(Modeling code records)
★ ★ ★

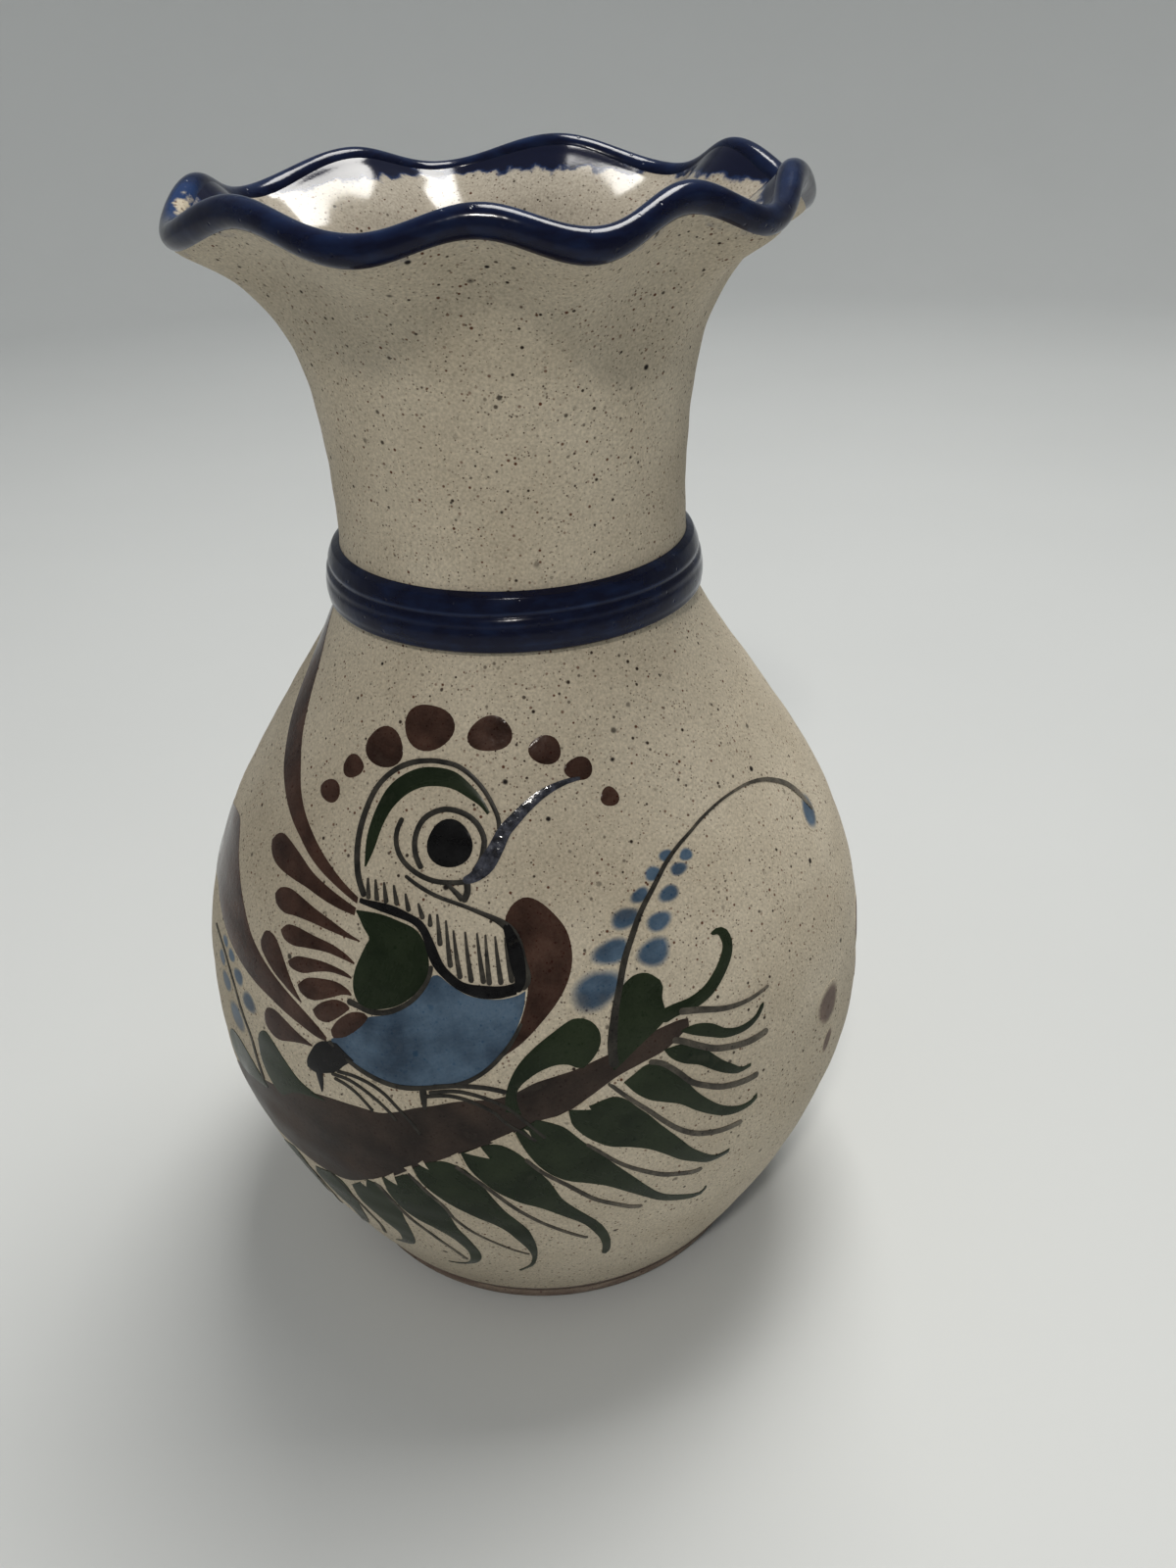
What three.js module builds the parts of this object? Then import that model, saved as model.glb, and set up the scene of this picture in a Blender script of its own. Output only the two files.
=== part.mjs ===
// Ruffled-mouth pottery vase with an applied collar, in millimetres, +Z up.
// The origin is the middle of the foot, on the surface that the vase stands on.
//
// The pot is built as a potter builds it: a turned foot ring, a floor disc, a
// bowl thrown up to the widest line, a shoulder that closes in above it, a neck,
// and a flared mouth pinched into eight waves. Two bands are applied round the
// neck and a rolled bead of clay finishes the mouth. Neighbours meet on level
// joint faces, except the bead, which follows the waves with a small gap.
import * as THREE from "three";

// Outline of the outside wall: [radius, height]. Joints fall on whole stations.
const WALL_STATIONS = [
  [49.4, 2.6], [53.2, 8], [64.4, 31], [71.4, 53], [72.8, 67], [71.0, 87], [63.9, 107],
  [52.5, 126], [41.2, 143], [37.2, 150], [35.6, 154.2], [33.7, 165], [33.5, 176],
  [34.5, 190], [37.2, 203], [43.4, 214.5], [51.6, 221.4],
];
const FLOOR_BOTTOM = 0;
const BOWL_BOTTOM = 1;
const WIDEST = 4;
const NECK_BOTTOM = 9;
const MOUTH_BOTTOM = 13;
const MOUTH_TOP = 16;

const WALL_AT_FOOT = 5.6;
const WALL_AT_MOUTH = 4.1;
const FLOOR_FILLET = 7;
const FLOOR_DISH = 1.6;

const FOOT_HEIGHT = 2.6;
const FOOT_OUTER = 47.8;
const FOOT_INNER = 40;
const FOOT_ROUND = 0.9;

// The collar's back is a straight taper that touches the neck at two stations.
const SEAT_BOTTOM = 10;
const SEAT_TOP = 11;
const COLLAR_SPLIT = 0.64;
const COLLAR_PROUD = 1.9;
const COLLAR_END = 0.7;
const RIDGE = 0.3;

const BEAD_RADIUS = 2.4;
const BEAD_LINE = [52.3, 224.7];
const BEAD_SIDES = 10;

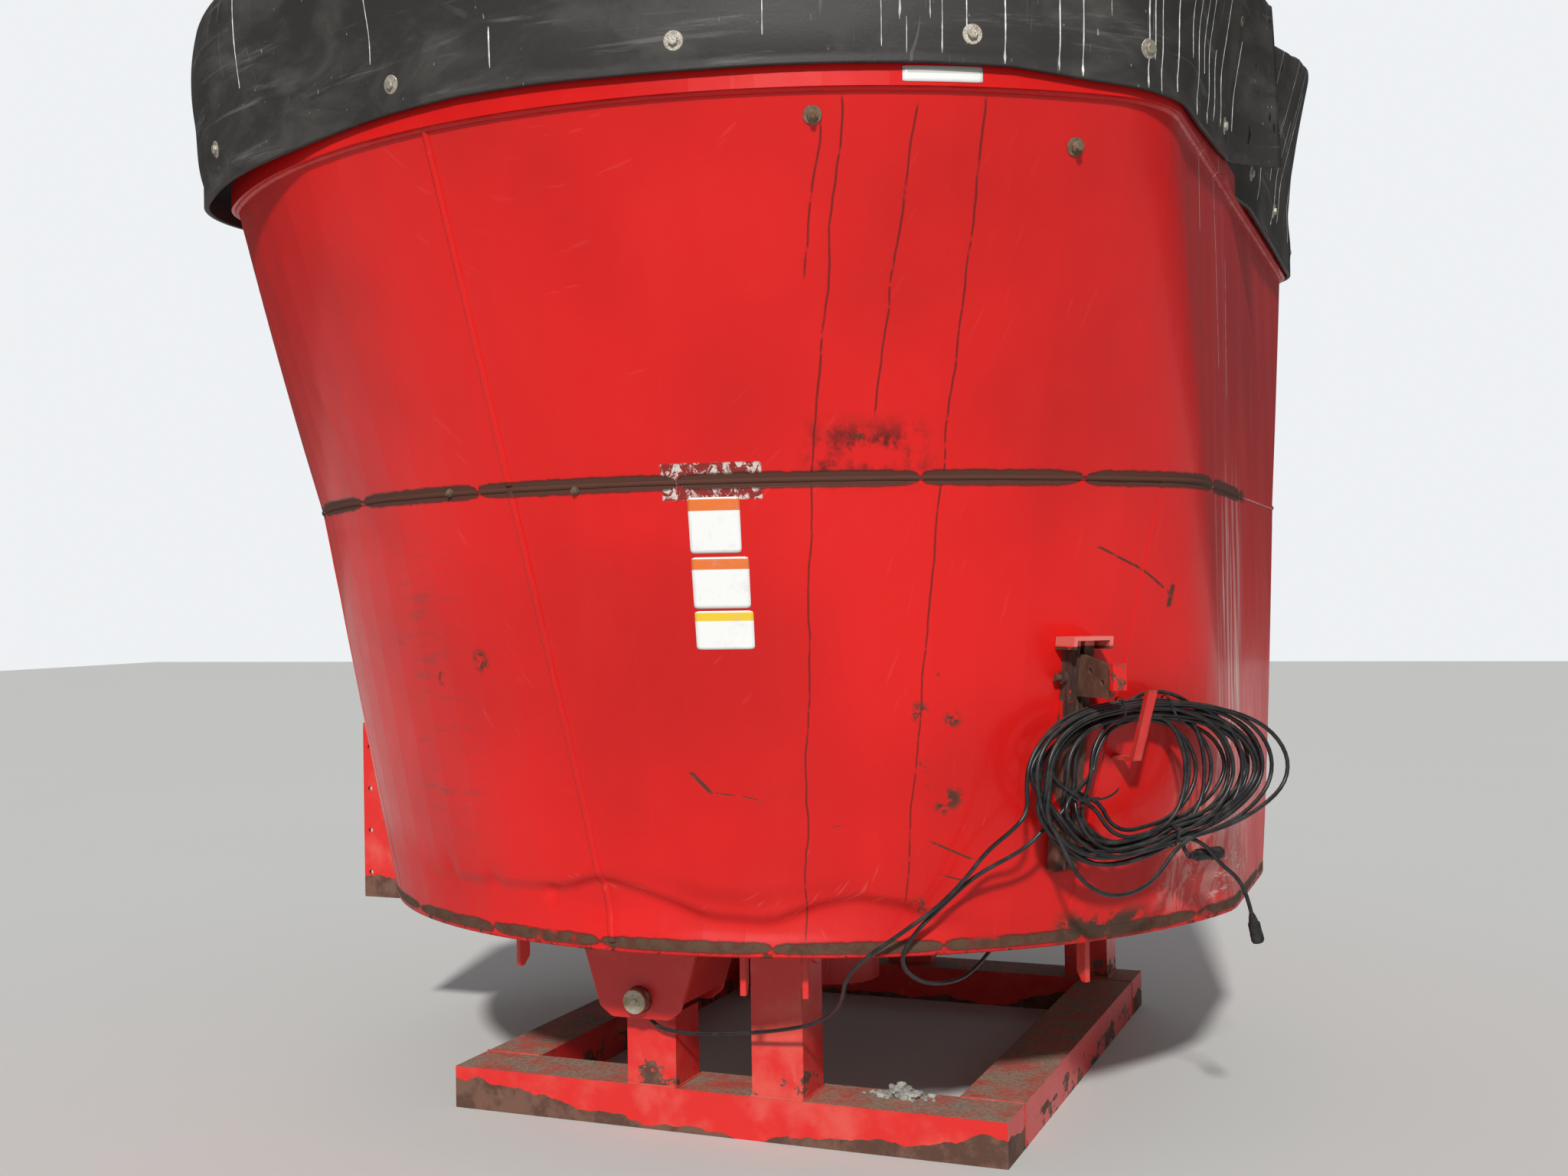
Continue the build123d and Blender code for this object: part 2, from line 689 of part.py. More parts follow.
knives = []
climb = (flight_top_z - flight_low_z) / flight_turns
for index in range(knife_count):
    share = knife_first + index * knife_step
    angle = share * flight_turns * 360
    outer = flight_r(share)
    reach = min(outer - 130, knife_tip_r - knife_long + 20)
    twist = knife_wide / 2 * climb / (2 * pi) * (1 / (reach - 30) - 1 / outer) / 2
    z = flight_low_z + (flight_top_z - flight_low_z) * share + flight_thick + knife_seat + twist
    outline = Polyline(
        (-30, -knife_wide / 2),
        (knife_long - 60, -knife_wide / 2),
        (knife_long - 20, 0),
        (knife_long - 60, knife_wide / 2),
        (-30, knife_wide / 2),
        close=True,
    )
    slope = degrees(atan2(climb, 2 * pi * (reach + knife_long / 2)))
    blank = Rot(slope, 0, 0) * extrude(make_face(outline), amount=knife_thick)
    knives.append(Rot(0, 0, angle) * Pos(reach, 0, z) * blank)
put("knives", Compound(children=knives))

# Cables: two hanks on the hook, one lead to the front weigh bar, one that hangs in its plug
def around(angle, radius, z):
    """Point at an angle round the tub's axis."""
    return (radius * cos(radians(angle)), radius * sin(radians(angle)), z)


def beside(radius, across, z):
    """Point in an upright plane at that distance from the axis, some way across from the hook."""
    x, y, _ = around(hook_angle, radius, z)
    return (x - sin(radians(hook_angle)) * across, y + cos(radians(hook_angle)) * across, z)


hook_face_low = (ring_r(hook_z) + hook_out - hook_thick, hook_z - hook_thick / 4)
hook_face_top = (ring_r(hook_z) + hook_out + hook_lean - hook_thick, hook_z + hook_rise)
lean = atan2(hook_face_top[0] - hook_face_low[0], hook_face_top[1] - hook_face_low[1])


def behind_hook(z, bundle):
    """Distance from the axis at which a bundle lies against the hook's inner face."""
    return hook_face_low[0] + (z - hook_face_low[1]) * tan(lean) - (bundle + seat_gap) / cos(lean)


# The far hank hangs inside the near one and touches it and the hook
stack = sqrt((near_bundle + far_bundle + hank_gap) ** 2 - (near_bundle - far_bundle) ** 2)
far_high = near_high - stack * cos(lean) - (near_bundle - far_bundle) * sin(lean)
near_r = behind_hook(hank_z + near_high, near_bundle)
far_r = behind_hook(hank_z + far_high, far_bundle)
hank_table = (
    # name, distance from the axis, middle, half width, half height, cord bundle radius
    ("hank_near", near_r, near_across, near_wide, near_high, near_bundle),
    ("hank_far", far_r, far_across, far_wide, far_high, far_bundle),
)
for name, radius, across, half_wide, half_high, bundle in hank_table:
    corner = half_high * 0.9
    loop = FilletPolyline(
        (-half_wide, -half_high),
        (half_wide, -half_high),
        (half_wide, half_high),
        (-half_wide, half_high),
        radius=corner,
        close=True,
    )
    plane = Plane(
        origin=beside(radius, across, hank_z),
        x_dir=(-sin(radians(hook_angle)), cos(radians(hook_angle)), 0),
        z_dir=(cos(radians(hook_angle)), sin(radians(hook_angle)), 0),
    )
    path = plane * loop
    edge = path.edges()[0]
    ring_section = Plane(origin=edge @ 0, z_dir=edge % 0) * Circle(bundle)
    put(name, sweep(ring_section, path=path))


def cord_tube(points, radius):
    """Tube along straight runs joined by tangent arcs, each as large as its runs allow."""
    nodes = [Vector(*point) for point in points]
    radii = []
    for before, here, after in zip(nodes, nodes[1:], nodes[2:]):
        first = here - before
        second = after - here
        turn_angle = first.get_angle(second)
        shorter = min(first.length, second.length)
        radii.append(0.45 * shorter / tan(radians(turn_angle / 2)))
    print("cord radii", [round(value) for value in radii])
    path = FilletPolyline(*nodes, radius=radii)
    start = Plane(origin=path @ 0, z_dir=path % 0)
    return sweep(start * Circle(radius), path=path)


near_left = near_across - near_wide - near_bundle - lead_gap
far_left = far_across - far_wide - far_bundle - lead_gap
front_lead = [
    beside(near_r, near_left, 812.0),
    beside(near_r, near_left - 30.0, 782.0),
    around(stop_angle - 9.3, floor_r + 116.0, 728.0),
    around(stop_angle - 11.0, floor_r + 90.0, 668.0),
    around(stop_angle - 13.5, floor_r + 65.0, 608.0),
    around(stop_angle - 16.8, floor_r + 44.0, 556.0),
    around(stop_angle - 20.2, floor_r + 24.0, 505.0),
    (430.0, -1062.0, 452.0),
    (402.0, -1000.0, 396.0),
    (356.0, -936.0, 346.0),
    (290.0, -888.0, 305.0),
    (200.0, -858.0, 278.0),
    (100.0, -838.0, 258.0),
    (0.0, -824.0, 244.0),
    (-92.0, -814.0, 240.0),
    (-150.0, -812.0, 256.0),
    (-160.0, -812.0, bar_z - bar_r - lead_gap),
]
rear_lead = [
    beside(far_r, far_left, 812.0),
    beside(far_r - 12, far_left - 44.0, 780.0),
    beside(far_r - 26, far_left - 92.0, 730.0),
    around(stop_angle - 9.3, floor_r + 82.0, 672.0),
    around(stop_angle - 11.6, floor_r + 56.0, 606.0),
    around(stop_angle - 13.6, floor_r + 27.0, 532.0),
    (577.0, -985.0, 458.0),
    (590.0, -900.0, 416.0),
    (596.0, -790.0, 400.0),
    (604.0, -660.0, 410.0),
    (602.0, -530.0, 426.0),
    (600.0, -410.0, rib_low - cable_r - seat_gap),
    (604.0, -300.0, 424.0),
    (606.0, -180.0, 420.0),
    (602.0, -60.0, 428.0),
    (600.0, 50.0, 428.0),
    (604.0, 160.0, 419.0),
    (606.0, 275.0, 424.0),
    (600.0, 370.0, 424.0),
    (592.0, 438.0, 395.0),
    (578.0, 494.0, 350.0),
    (564.0, 540.0, 322.0),
    (560.0, rear_post_y - bar_length / 2 - lead_gap, bar_z),
]
drop_out = 7.0
drop_z = hank_z - near_high - sqrt(near_bundle**2 - drop_out**2) - lead_gap
hanging_lead = [
    beside(near_r + drop_out, 203.0, drop_z),
    beside(near_r + drop_out, 212.0, drop_z - 34.0),
    beside(near_r + drop_out + 3, 250.0, drop_z - 60.0),
    beside(near_r + drop_out, 282.0, drop_z - 100.0),
    beside(near_r + drop_out - 2, 298.0, drop_z - 150.0),
]
for name, points in (("front_lead", front_lead), ("rear_lead", rear_lead), ("hanging_lead", hanging_lead)):
    put(name, cord_tube(points, cable_r))
end = Vector(*hanging_lead[-1])
heading = (end - Vector(*hanging_lead[-2])).normalized()
put("hanging_plug", rod(tuple(end), tuple(end + heading * plug_long), plug_r))
lying_in = plug_r
lying_z = hank_z - near_high - sqrt((near_bundle + plug_r + seat_gap) ** 2 - lying_in**2)
lying_start = beside(near_r - lying_in, 146.0, lying_z)
put("lying_plug", rod(lying_start, beside(near_r - lying_in, 146.0 + lying_long, lying_z), plug_r))

os.makedirs("parts", exist_ok=True)
for name, shape in parts.items():
    export_step(shape, f"parts/{name}.step")
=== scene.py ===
import random
from math import asin, atan2, copysign, cos, degrees, exp, hypot, pi, radians, sin, sqrt
import bmesh
import bpy
from mathutils import Matrix, Vector, noise


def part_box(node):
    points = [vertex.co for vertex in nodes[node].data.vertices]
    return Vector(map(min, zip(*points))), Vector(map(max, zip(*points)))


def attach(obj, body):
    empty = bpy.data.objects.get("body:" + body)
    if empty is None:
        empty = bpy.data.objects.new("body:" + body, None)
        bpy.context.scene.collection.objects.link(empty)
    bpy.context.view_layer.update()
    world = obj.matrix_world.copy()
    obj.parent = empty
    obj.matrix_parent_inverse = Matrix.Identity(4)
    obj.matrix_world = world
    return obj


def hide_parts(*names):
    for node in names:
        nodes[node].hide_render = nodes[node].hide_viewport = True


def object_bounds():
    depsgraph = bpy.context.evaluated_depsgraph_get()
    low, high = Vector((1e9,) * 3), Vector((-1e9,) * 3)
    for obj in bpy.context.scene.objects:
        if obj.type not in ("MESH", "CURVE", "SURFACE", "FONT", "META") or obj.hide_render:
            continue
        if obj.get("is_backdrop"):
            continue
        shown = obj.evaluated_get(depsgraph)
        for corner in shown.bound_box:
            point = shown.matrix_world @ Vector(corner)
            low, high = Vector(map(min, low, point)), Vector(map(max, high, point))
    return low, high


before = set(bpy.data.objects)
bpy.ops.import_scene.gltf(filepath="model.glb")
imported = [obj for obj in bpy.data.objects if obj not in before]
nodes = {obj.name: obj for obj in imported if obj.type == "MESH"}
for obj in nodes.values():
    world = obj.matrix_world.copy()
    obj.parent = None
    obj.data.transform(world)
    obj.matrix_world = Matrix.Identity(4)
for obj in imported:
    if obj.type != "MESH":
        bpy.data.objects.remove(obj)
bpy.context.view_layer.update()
print("frame loaded:", len(nodes), "pieces")

# Camera at the photograph's angle
cameraValues = {
    "place": (1.662, -4.395, 1.249),
    "yaw": 0.386,
    "pitch": -0.005,
    "roll": -0.016,
    "lens": 39.2,  # millimetres
    "sensor": 36.0,
    "farthest": 60.0,
}


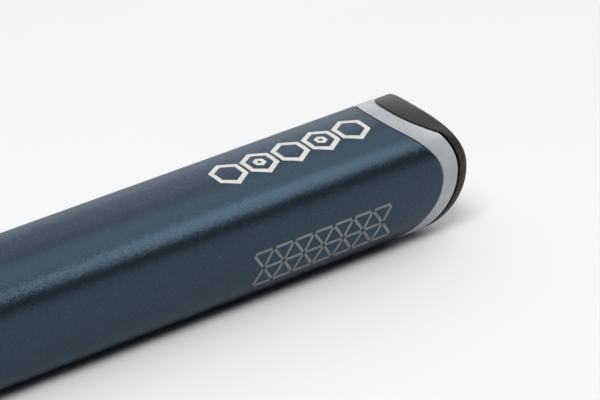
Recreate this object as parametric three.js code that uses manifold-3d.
// A slim 3D drawing pen: an anodised aluminium sleeve between a black grip nose and a translucent light ring
// with a black end cap, and the whole feed train, hot end and electronics inside it.
// Millimetres, +Z up. The pen lies on its flat underside along X: the nozzle points to -X, the end cap to +X.
// The origin is under the middle of the pen, on the surface that it lies on.
import * as THREE from "three";
import { mergeVertices } from "three/addons/utils/BufferGeometryUtils.js";
import Module from "manifold-3d";

const wasm = await Module();
wasm.setup();

// ---------------------------------------------------------------- driving dimensions
const LENGTH = 160;
const WIDTH = 17.5;
const FULL_HEIGHT = 19.5;
const BASE_FLAT = 0.2; // how much of the section's round underside is planed off
const SECTION_POWER = 2.87; // exponent of the superellipse that the section follows
const SECTION_STEPS = 56;
const AXIS_Z = FULL_HEIGHT / 2 - BASE_FLAT; // height of the section's centre
const HEIGHT = FULL_HEIGHT - BASE_FLAT;
const REAR_X = LENGTH / 2;
const TIP_X = -LENGTH / 2;

const WALL = 1.2; // aluminium sleeve
const SEAM = 0.15; // gap between neighbouring casings
const FIT = 0.25; // gap between a piece and the housing around it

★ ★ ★

#### Problem to solve
Transcribe, exactly and exclusively, the run of lines that opens with the line bearing "Recreate this object" and closes with the line bearing "wasm.setup();".

#### Solution to the exercise
Recreate this object as parametric three.js code that uses manifold-3d.
// A slim 3D drawing pen: an anodised aluminium sleeve between a black grip nose and a translucent light ring
// with a black end cap, and the whole feed train, hot end and electronics inside it.
// Millimetres, +Z up. The pen lies on its flat underside along X: the nozzle points to -X, the end cap to +X.
// The origin is under the middle of the pen, on the surface that it lies on.
import * as THREE from "three";
import { mergeVertices } from "three/addons/utils/BufferGeometryUtils.js";
import Module from "manifold-3d";

const wasm = await Module();
wasm.setup();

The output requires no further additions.